Claude Black, the veteran Toledo jazz pianist and member of The Murphy’s Trio, saw Tatum at Baker’s Keyboard Lounge in Detroit shortly before the jazz legend’s death in 1956.

“Oh man, I thought he was just terrific. The best, I think, of anybody I ever heard,” Black said.

He met Tatum after the show.

“He seemed to be a quiet, laid-back person,” Black added. “He just sat there and talked.”

Amadie, the Philadelphia jazz artist, said he was a teenage piano player when he went to see Tatum perform at the city’s Academy of Music in 1955.

“I couldn’t believe it, I just couldn't believe it,” Amadie said, his voice rising in excitement even 44 years later. “ I remember talking to three keyboard players at the time who also happened to see Tatum. One said, ‘I think I’m going to quit.
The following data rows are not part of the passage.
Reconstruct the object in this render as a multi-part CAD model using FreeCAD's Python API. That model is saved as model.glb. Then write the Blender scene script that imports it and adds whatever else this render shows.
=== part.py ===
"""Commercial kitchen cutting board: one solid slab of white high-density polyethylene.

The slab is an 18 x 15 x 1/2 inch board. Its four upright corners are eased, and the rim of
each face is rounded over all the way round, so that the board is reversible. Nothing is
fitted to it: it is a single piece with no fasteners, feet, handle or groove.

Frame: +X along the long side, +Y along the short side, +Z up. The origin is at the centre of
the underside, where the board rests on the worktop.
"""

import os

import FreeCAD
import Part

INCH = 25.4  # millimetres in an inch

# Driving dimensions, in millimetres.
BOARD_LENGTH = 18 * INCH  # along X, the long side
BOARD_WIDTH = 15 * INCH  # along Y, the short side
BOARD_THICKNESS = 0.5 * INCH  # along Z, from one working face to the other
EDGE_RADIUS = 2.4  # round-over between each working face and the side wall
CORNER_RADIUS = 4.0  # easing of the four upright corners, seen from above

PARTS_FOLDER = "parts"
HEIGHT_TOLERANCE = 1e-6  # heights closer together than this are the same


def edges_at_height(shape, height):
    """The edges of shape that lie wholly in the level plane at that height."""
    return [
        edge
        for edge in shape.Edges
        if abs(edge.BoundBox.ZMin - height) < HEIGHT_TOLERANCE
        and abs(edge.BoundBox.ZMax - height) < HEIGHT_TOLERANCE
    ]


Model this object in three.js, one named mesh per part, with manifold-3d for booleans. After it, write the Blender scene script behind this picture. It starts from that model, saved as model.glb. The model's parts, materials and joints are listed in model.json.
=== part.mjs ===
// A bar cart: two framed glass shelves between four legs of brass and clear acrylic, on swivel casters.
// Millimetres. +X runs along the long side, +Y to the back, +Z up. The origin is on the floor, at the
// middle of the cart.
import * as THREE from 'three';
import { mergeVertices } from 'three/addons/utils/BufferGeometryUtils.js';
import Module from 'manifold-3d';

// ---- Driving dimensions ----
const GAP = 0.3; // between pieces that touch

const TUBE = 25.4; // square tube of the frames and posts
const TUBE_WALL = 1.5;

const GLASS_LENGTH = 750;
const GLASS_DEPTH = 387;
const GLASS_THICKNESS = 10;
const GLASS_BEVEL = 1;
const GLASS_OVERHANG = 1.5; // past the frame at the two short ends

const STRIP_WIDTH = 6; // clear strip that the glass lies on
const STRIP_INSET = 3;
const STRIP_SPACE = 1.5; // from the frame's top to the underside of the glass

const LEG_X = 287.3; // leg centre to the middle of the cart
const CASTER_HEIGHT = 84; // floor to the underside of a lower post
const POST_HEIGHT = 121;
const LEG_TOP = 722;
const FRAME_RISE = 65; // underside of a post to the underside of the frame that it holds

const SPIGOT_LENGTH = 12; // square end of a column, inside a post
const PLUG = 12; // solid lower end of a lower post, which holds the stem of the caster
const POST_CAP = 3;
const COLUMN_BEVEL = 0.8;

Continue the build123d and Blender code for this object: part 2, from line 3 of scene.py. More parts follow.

I’m never going to play again.’ Another said, ‘I think I’m going to get a day job.’ The third said, ‘I also play a little drums. I think I’ll start concentrating on the drums.’

“I said, ‘I’ve been practicing seven or eight hours a day, I think I’m going to start playing 10 or 12.’ He motivated me. He’ll keep you humble. He’ll make you understand that you have to study the rest of your life.”

“Anything you say about him is an understatement,” Green said. “To say he was an orchestra, to say he was the greatest solo pianist of all time, ultimately the music tells the tale. And his music is some of the most heavenly sounds I have ever heard or ever hope to hear in life.”

As a musician, Tatum’s abilities were beyond question. But as with many of history’s greatest artists, his level of fame and fortune never rose to his level of artistic achievement.

“How many frustrations Tatum had to suffer during his 46 years, none of us can ever quite know,” Feather once wrote. “He was black in a society that awarded honors to white musicians with a tenth of his talent. ... Beyond this was having come into jazz, his talent in full flower, during an era where there was no such thing as a jazz concert. During the peak creative years he was confined for the most part to small nightclubs.”

Tatum died of kidney disease on Nov. 5, 1956 at age 47 in Los Angeles.